En fait, les oppositions et les divergences n’ont pas disparu, bien au contraire, c’est plutôt la posture critique qui s’est amenuisée avec la marchandisation croissante du monde, c’est-à-dire, sur le plan de la pensée, avec un basculement qui s’est opéré au cours des dernières décennies de la négativité (notion majeure chez Adorno notamment) vers la positivité, valeur fétiche du libéralisme.
On en veut pour preuve la récente conjonction temporelle hautement signifiante de deux autres événements : le Cipac (Congrès interprofessionnel de l’art contemporain) à Metz, et le FSE (Forum social européen) en Seine-Saint-Denis.
D’un côté, un Congrès interprofessionnel de l’art contemporain portant sur des «problématiques soulevées par les professionnels français dans le contexte européen»; congrès aux problématiques molles et aux «enjeux» apparemment plus français qu’européens, plus professionnels, voire politiques, qu’artistiques; congrès accueillant le ministre de la Culture dont l’on connaît les visées sur la mairie de Metz et la médiocre part réservée à l’art contemporain dans le budget de son ministère. D’un autre côté, la réunion européenne des altermondialistes contre l’Europe libérale et la marchandisation de la vie, notamment de l’art et de la culture.
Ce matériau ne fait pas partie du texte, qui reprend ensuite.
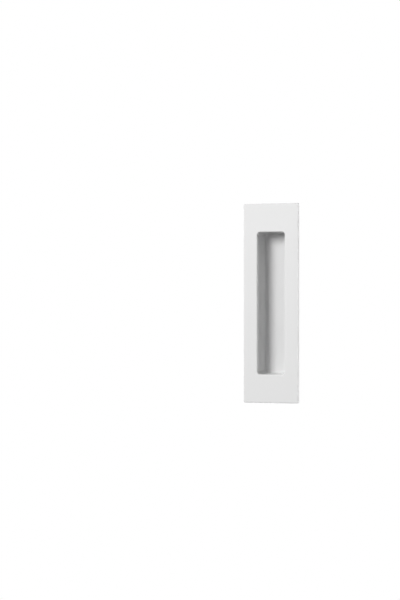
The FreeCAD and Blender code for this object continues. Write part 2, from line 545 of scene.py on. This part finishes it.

Le colloque sur «L’artiste entrepreneur» fait certes écho aux contacts croissants que l’artiste noue avec le monde de l’entreprise, et à la nécessité de plus en plus grande pour lui d’agir en manager, voire de présenter son travail sous couvert d’une entreprise. Mais peut-on affirmer, comme le font les organisateurs, qu’«après l’artiste en travailleur, le temps semble être venu de l’artiste entrepreneur» ?
Quels artistes? Quelle importance quantitative ? Autrement dit, le risque est grand de tordre la réalité de la condition d’artiste aujourd’hui, d’oublier, dans un esprit tout libéral, la masse des artistes-travailleurs (ou des intermittents) derrière la success story de quelques artistes-entrepreneurs.
Les questions posées font augurer un colloque à haut risque. Risque idéologique («L’artiste en entrepreneur, l’émergence d’une nouvelle utopie?») ; risque esthétique («Les propositions des artistes évoluent-elles inévitablement de la production d’objets à des prestations de services ?») ; risque théorique, enfin : «L’autonomie de l’art est-elle une notion dépassée?». Les points d’interrogation ne changeant rien à l’affaire, tant il est vrai qu’«il n’y a pas de question, on ne répond jamais qu’à des réponses» (Deleuze et Guattari dans Mille Plateaux).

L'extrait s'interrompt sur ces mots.